Love

Clinging to Christ – John Owen

The first effect of a true love for Christ is our clinging to him. The believer’s soul is knit to Christ’s soul as David’s was to Jonathan’s (1 Samuel 18:1). Love produces a firm clinging to Christ crucified that makes a soul in some sense always present with Christ on the cross.

– John Owen –
from The Holy Spirit, 1674

Why Should God Love Us? – DL Moody

If you ask me why God should love us, I cannot tell. I suppose it is because He is a true Father. It is His nature to love; just as it is the nature of the sun to shine.

– DL Moody – 

God Takes Part With Those Who Fear Him – John Bunyan

The great God, the former of all things, taketh part with them that fear him, and engage themselves to walk in his ways, of love, and respect, they bear unto him; so that such may boldly say, “The Lord is my helper, and I will not fear what man shall do unto me” (Hebrews 13:6).

– John Bunyan –
from All Loves Excelling, 1692

Kids Throughout the Decades – Ravi Zacharias

In the 1950s kids lost their innocence. They were liberated from their parents by well-paying jobs, cars, and lyrics in music that gave rise to a new term—the generation gap.

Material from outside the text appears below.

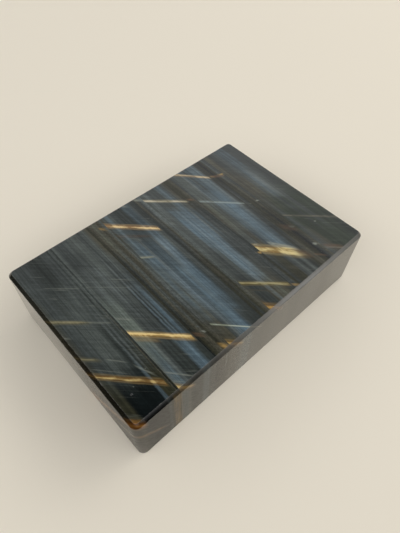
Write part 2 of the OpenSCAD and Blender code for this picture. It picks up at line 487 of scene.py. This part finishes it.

In the 1960s, kids lost their authority. It was a decade of protest—church, state, and parents were all called into question and found wanting. Their authority was rejected, yet nothing ever replaced it.

In the 1970s, kids lost their love. It was the decade of me-ism dominated by hyphenated words beginning with self. Self-image, Self-esteem, Self-assertion. … It made for a lonely world. Kids learned everything there was to know about sex and forgot everything there was to know about love, and no one had the nerve to tell them there was a difference.

In the 1980s, kids lost their hope. Stripped of innocence, authority and love and plagued by the horror of a nuclear nightmare, large and growing numbers of this generation stopped believing in the future.

In the 1990s kids lost their power to reason. Less and less were they taught the very basics of language, truth, and logic and they grew up with the irrationality of a postmodern world.

In the new millennium, kids woke up and found out that somewhere in the midst of all this change, they had lost their imagination. Violence and perversion entertained them till none could talk of killing innocents since none was innocent anymore.